A travers la relation vouée à l’échec entre le gourou et le vétéran, Paul Thomas Anderson livre une variation sur le thème du pouvoir et des rapports de force. Qui a vraiment l’ascendant sur l’autre ? Les choses sont moins simples qu’elles n’ont en l’air. Si la femme de Lancaster est dévouée, elle peut très bien aussi asseoir sa domination sur lui (en témoigne une incroyable scène de masturbation où la toujours surprenante et intense Amy Adams nous laisse sans voix). Si Lancaster et les siens conditionnent peu à peu Freddie, ce dernier n’a de cesse de leur échapper. Cet homme de rien bouscule son environnement (la fille de Lancaster fait mine de le mépriser alors qu’elle le désire, sa femme est sans doute jalouse de la relation qui les unit, de même pour son fils). En perdant Freddie, Lancaster rencontre peut-être bien son plus grand échec. C’est la preuve que ses thérapies ne fonctionnent pas, c’est l’assurance que celui à qui il voulait tout apprendre ne prendra jamais la relève et n’en retiendra peut-être rien.

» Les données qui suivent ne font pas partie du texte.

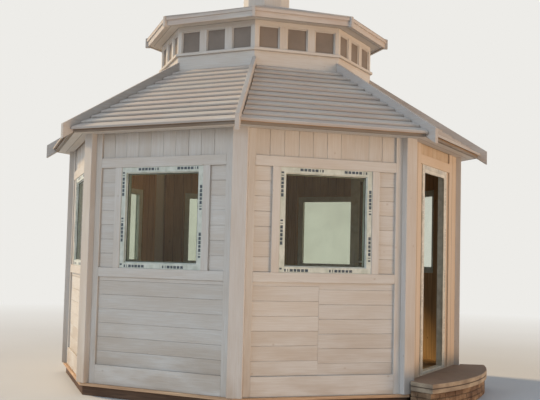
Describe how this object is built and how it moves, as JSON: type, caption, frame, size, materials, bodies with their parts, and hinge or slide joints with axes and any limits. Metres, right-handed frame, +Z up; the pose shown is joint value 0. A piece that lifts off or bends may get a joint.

A la foi se mêle l’animalité. Une animalité qui débecte Lancaster Dodd mais qui traverse de toute part Freddie, auto-destructeur aux penchants alcooliques et sujet à des pulsions sexuelles qu’il peine souvent à canaliser. Dans une atmosphère faussement calme et ensoleillée, la noirceur des âmes plane et les débordements sont légion.
Grand film, assez abstrait et ouvert pour qu’on s’y projette, subtil et d’une finesse d’écriture et d’interprétation rare, The master n’est sans doute pas une œuvre facile. Elle est en tout cas passionnante de bout en bout et laisse une trace.